For many of us, one of the first questions we’d ask before buying a new car is “What kind of mileage does it get?” Yet when we consider moving into a new apartment, we don’t think to ask about the utility bill we can expect when we move in. Services like Home Energy Audits are available to provide guidance before purchasing a new home, but renters in New York City have had little way to distinguish one unit from another that is more efficient. The Watt Score aims to close this gap through a simple analysis that estimates the electric bill for the average building unit.
The Watt Score relies on publicly available information provided by NYC’s building owners through Local Law 84, which requires the disclosure of annual energy use for buildings over 25,000 ft2. When combined with information and from the city’s PLUTO database on the number of units in each building and the average cost of residential energy from NYSERDA, estimating the utility bill for the average tenant in the average month is fairly straightforward.
Though New York City has recently required residential buildings to post signage with a letter grade indicating their energy efficiency performance, this letter grade does not necessarily provide actionable data for tenants.
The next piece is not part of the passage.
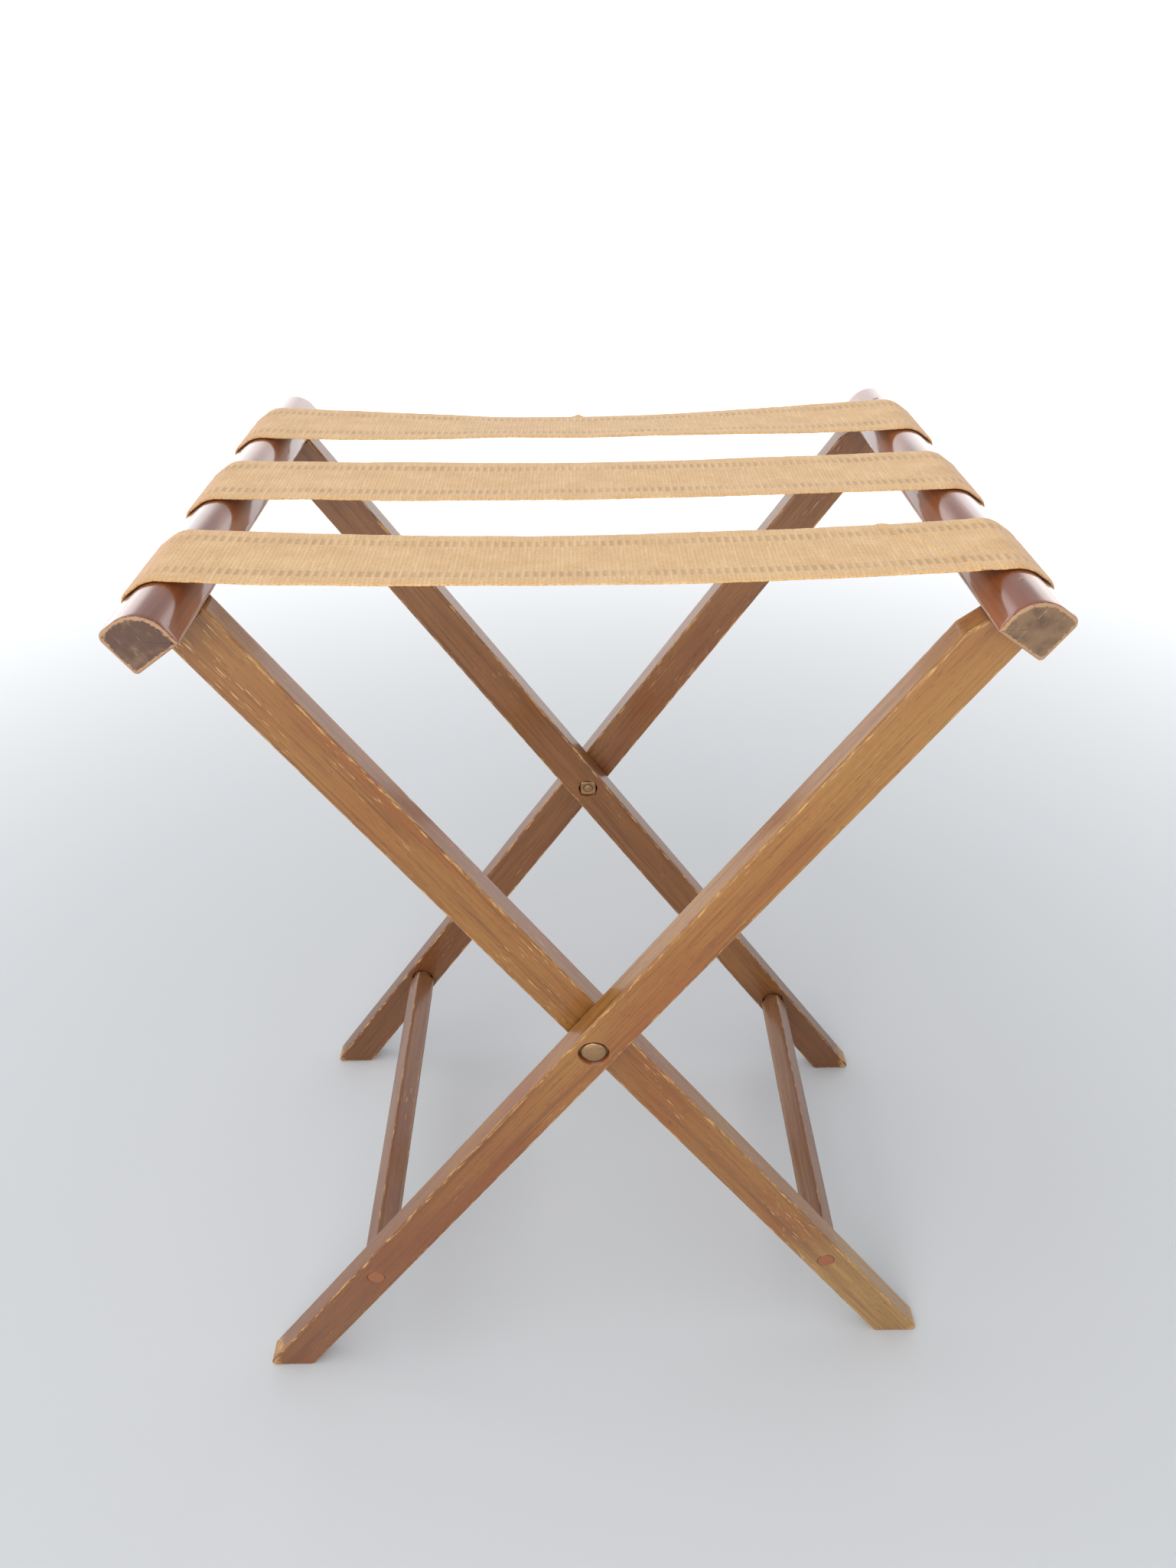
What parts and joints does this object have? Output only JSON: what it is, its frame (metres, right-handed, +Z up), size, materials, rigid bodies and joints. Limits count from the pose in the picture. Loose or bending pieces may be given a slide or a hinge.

This score is based on the Energy Star rating, which is developed from “Source Energy” vs “Site Energy,” which is closer to the energy usage that shows up on your utility bill. Additionally, Energy Star ratings are based on a building’s performance relative to its peers. The Watt Score is designed to provide insight into the most direct impact energy efficiency has on tenants: the size of their utility bill.
At Watt Score, our mission is to rate every apartment building with a useful energy efficiency score, accessible by anyone. This not only lets New Yorkers consider the total monthly cost of a new apartment before moving, but it also lets current tenants make a compelling case for their landlord to make energy efficiency improvements. Though in New York most tenants are the ones who pay their utility bills, landlords are the ones who have the most power to affect the building infrastructure (windows, insulation, and large appliances) that have the most impact on utility bills. By making the cost of energy easy to compare against neighboring buildings, Watt Score hopes to empower both tenants and landlords into finding energy-saving solutions that benefit them both.